===== Input data =====

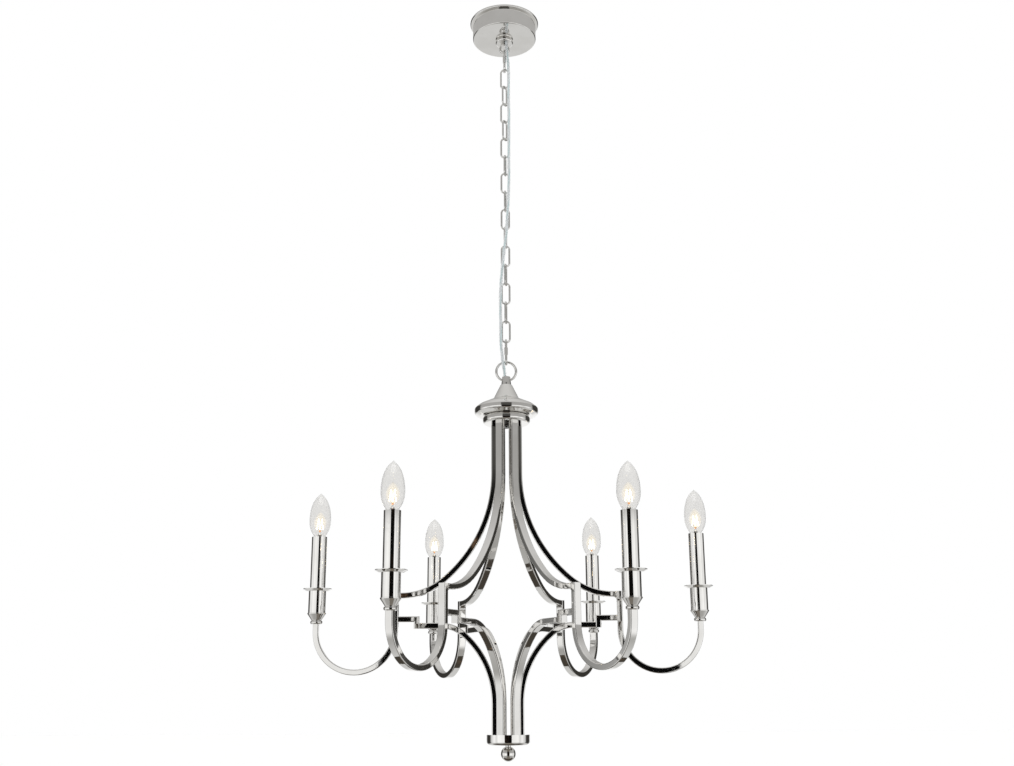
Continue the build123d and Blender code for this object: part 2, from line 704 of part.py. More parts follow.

=====
===== Input data =====

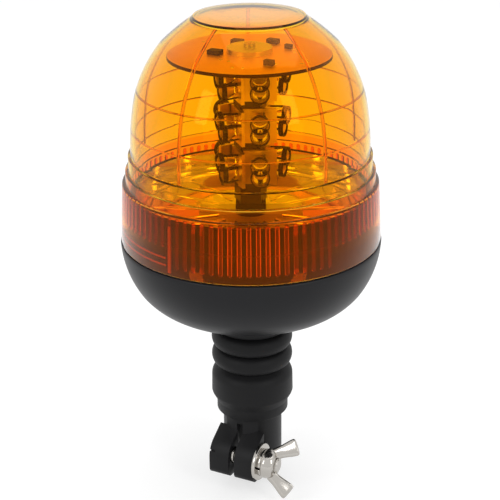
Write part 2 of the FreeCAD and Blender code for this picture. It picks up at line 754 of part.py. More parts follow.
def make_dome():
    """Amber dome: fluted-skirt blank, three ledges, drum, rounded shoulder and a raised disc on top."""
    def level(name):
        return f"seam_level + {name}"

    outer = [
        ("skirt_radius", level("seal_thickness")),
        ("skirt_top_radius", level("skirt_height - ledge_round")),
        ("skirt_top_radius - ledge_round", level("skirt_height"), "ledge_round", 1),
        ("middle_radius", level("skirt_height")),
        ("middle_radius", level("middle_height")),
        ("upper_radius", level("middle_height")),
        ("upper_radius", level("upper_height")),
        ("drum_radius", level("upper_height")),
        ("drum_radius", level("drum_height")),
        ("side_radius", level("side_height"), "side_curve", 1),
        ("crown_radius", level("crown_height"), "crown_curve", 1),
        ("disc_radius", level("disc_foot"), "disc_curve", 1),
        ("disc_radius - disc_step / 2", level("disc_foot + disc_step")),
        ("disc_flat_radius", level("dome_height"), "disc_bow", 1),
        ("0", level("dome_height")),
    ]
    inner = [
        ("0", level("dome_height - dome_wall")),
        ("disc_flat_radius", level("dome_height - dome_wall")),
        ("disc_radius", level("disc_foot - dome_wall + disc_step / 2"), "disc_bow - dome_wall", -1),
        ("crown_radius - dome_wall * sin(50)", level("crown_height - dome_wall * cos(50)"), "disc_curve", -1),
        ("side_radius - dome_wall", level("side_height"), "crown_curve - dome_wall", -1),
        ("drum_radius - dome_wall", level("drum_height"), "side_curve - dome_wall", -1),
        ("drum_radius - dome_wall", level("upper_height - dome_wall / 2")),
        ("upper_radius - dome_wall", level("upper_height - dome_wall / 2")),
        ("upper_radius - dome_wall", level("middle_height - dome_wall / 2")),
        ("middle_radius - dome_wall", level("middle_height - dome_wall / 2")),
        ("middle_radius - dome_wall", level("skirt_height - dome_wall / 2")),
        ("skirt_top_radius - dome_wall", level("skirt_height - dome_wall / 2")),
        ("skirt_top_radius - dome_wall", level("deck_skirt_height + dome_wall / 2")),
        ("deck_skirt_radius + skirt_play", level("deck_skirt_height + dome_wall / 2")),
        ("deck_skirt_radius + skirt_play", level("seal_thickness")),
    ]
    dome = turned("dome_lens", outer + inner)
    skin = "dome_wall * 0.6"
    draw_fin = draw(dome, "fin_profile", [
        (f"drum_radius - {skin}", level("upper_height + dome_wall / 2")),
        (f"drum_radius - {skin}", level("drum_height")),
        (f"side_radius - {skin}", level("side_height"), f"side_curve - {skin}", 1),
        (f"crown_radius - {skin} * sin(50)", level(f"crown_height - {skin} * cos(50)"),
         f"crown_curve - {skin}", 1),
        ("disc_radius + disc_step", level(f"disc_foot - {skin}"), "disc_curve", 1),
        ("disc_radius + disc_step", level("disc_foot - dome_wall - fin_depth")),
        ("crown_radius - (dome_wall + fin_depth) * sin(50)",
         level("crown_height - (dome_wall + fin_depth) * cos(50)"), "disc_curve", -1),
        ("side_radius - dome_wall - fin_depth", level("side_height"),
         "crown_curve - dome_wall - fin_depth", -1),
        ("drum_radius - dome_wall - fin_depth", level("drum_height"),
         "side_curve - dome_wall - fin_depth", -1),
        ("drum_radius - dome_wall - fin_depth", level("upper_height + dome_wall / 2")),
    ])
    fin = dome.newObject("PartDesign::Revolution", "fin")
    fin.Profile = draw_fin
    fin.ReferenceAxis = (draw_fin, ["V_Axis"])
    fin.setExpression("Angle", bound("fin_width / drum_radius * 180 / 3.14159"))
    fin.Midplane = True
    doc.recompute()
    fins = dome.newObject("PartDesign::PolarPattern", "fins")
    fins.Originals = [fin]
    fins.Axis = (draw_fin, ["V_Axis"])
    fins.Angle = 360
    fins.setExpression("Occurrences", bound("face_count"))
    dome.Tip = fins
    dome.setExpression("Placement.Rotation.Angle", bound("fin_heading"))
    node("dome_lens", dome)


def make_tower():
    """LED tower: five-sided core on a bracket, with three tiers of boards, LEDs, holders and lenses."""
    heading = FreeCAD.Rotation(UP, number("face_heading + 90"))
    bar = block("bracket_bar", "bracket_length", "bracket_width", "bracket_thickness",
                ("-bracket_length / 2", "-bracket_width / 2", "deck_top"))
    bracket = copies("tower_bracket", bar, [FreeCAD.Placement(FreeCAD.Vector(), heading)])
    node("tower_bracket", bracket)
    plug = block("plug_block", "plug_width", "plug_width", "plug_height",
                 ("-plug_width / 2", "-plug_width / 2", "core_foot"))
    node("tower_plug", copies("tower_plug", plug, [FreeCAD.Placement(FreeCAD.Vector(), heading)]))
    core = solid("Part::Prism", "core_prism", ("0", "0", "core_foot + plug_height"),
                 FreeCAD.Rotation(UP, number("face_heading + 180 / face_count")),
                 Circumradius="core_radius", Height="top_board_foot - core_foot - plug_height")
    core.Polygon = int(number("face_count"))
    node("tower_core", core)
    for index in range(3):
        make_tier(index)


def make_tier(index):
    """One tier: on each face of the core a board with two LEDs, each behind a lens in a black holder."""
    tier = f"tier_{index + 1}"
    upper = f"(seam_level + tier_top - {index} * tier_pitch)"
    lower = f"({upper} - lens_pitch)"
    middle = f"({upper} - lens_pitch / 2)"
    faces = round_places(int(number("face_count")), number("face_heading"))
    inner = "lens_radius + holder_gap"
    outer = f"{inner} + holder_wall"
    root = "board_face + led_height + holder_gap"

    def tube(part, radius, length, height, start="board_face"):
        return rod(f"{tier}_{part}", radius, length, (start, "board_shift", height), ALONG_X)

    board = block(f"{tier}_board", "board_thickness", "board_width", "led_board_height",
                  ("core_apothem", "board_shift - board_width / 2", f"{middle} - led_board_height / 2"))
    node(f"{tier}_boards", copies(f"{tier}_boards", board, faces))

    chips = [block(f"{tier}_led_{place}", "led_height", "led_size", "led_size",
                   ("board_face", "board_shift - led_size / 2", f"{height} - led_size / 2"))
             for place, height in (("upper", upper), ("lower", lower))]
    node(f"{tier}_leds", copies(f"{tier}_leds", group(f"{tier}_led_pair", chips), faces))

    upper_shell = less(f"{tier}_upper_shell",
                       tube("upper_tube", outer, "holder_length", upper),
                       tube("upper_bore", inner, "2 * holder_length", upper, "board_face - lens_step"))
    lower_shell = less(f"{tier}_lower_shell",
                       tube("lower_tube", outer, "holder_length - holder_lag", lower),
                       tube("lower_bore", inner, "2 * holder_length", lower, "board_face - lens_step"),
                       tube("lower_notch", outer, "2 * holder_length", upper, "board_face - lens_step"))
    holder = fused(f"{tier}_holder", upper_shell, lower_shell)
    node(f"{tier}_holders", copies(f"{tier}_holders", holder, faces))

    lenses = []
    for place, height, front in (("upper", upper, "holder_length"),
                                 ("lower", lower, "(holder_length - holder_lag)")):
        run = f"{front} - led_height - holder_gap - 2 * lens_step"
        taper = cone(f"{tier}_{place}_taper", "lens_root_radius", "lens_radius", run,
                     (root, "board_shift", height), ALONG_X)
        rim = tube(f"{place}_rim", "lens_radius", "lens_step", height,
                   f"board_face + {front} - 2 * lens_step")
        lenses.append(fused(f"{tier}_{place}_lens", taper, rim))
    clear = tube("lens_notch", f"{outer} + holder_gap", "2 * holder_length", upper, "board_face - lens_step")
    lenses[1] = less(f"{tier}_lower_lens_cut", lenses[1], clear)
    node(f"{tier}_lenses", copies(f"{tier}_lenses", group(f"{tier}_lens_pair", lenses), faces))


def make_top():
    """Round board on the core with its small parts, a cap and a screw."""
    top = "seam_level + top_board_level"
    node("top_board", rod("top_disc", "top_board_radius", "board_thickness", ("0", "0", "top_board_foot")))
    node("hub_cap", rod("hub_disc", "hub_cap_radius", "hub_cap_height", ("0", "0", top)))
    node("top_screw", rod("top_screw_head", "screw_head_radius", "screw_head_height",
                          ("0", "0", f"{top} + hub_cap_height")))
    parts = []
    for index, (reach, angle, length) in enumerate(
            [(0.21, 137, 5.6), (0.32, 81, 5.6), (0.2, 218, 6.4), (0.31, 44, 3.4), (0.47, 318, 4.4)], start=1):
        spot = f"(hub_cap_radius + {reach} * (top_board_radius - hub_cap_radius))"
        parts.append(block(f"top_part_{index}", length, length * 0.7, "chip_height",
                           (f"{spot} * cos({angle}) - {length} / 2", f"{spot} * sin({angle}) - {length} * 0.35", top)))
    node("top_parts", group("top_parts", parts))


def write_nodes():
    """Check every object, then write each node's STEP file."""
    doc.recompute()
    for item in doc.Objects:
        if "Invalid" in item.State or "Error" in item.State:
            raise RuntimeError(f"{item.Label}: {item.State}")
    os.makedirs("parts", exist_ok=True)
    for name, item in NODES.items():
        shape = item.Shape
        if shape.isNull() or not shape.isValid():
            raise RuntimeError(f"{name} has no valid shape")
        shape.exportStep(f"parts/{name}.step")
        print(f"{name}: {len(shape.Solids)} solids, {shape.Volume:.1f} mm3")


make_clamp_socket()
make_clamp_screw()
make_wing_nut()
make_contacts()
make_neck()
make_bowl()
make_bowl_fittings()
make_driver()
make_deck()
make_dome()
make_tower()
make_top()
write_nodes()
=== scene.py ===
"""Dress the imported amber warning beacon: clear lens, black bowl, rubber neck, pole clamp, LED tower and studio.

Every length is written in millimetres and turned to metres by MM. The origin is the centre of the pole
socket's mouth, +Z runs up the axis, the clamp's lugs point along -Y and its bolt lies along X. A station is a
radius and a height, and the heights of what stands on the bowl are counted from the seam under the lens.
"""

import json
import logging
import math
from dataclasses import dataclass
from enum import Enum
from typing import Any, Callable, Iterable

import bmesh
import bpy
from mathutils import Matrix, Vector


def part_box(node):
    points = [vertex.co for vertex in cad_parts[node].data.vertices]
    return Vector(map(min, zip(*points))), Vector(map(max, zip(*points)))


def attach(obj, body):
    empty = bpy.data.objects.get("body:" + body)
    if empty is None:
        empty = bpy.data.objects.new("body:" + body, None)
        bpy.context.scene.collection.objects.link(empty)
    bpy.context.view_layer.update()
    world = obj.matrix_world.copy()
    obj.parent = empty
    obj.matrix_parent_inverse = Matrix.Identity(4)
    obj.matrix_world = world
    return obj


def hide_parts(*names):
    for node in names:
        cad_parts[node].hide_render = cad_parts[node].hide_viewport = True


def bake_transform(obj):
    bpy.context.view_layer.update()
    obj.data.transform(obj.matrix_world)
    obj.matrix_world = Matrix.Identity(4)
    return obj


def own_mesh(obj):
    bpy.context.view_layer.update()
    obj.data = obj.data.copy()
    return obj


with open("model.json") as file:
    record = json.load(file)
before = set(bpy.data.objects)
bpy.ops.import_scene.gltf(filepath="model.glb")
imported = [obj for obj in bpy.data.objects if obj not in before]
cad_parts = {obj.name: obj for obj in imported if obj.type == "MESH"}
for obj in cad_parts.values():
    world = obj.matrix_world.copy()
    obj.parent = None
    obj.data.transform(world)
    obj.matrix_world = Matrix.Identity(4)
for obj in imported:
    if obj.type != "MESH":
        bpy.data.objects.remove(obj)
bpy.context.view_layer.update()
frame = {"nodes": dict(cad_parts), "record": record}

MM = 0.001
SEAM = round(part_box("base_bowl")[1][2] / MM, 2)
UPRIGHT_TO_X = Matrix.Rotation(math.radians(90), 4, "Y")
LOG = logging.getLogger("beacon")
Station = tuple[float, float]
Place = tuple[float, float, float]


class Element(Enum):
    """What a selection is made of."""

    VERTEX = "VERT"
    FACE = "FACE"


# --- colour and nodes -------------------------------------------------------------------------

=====

**The problem**
Transcribe precisely the lines between the one that contains "cad_parts[node].hide_render = cad_parts[node].hide_viewport" and the one that contains "# --- colour", counting those two lines as part of the range.

**Output for this exercise**
        cad_parts[node].hide_render = cad_parts[node].hide_viewport = True


def bake_transform(obj):
    bpy.context.view_layer.update()
    obj.data.transform(obj.matrix_world)
    obj.matrix_world = Matrix.Identity(4)
    return obj


def own_mesh(obj):
    bpy.context.view_layer.update()
    obj.data = obj.data.copy()
    return obj


with open("model.json") as file:
    record = json.load(file)
before = set(bpy.data.objects)
bpy.ops.import_scene.gltf(filepath="model.glb")
imported = [obj for obj in bpy.data.objects if obj not in before]
cad_parts = {obj.name: obj for obj in imported if obj.type == "MESH"}
for obj in cad_parts.values():
    world = obj.matrix_world.copy()
    obj.parent = None
    obj.data.transform(world)
    obj.matrix_world = Matrix.Identity(4)
for obj in imported:
    if obj.type != "MESH":
        bpy.data.objects.remove(obj)
bpy.context.view_layer.update()
frame = {"nodes": dict(cad_parts), "record": record}

MM = 0.001
SEAM = round(part_box("base_bowl")[1][2] / MM, 2)
UPRIGHT_TO_X = Matrix.Rotation(math.radians(90), 4, "Y")
LOG = logging.getLogger("beacon")
Station = tuple[float, float]
Place = tuple[float, float, float]


class Element(Enum):
    """What a selection is made of."""

    VERTEX = "VERT"
    FACE = "FACE"


# --- colour and nodes -------------------------------------------------------------------------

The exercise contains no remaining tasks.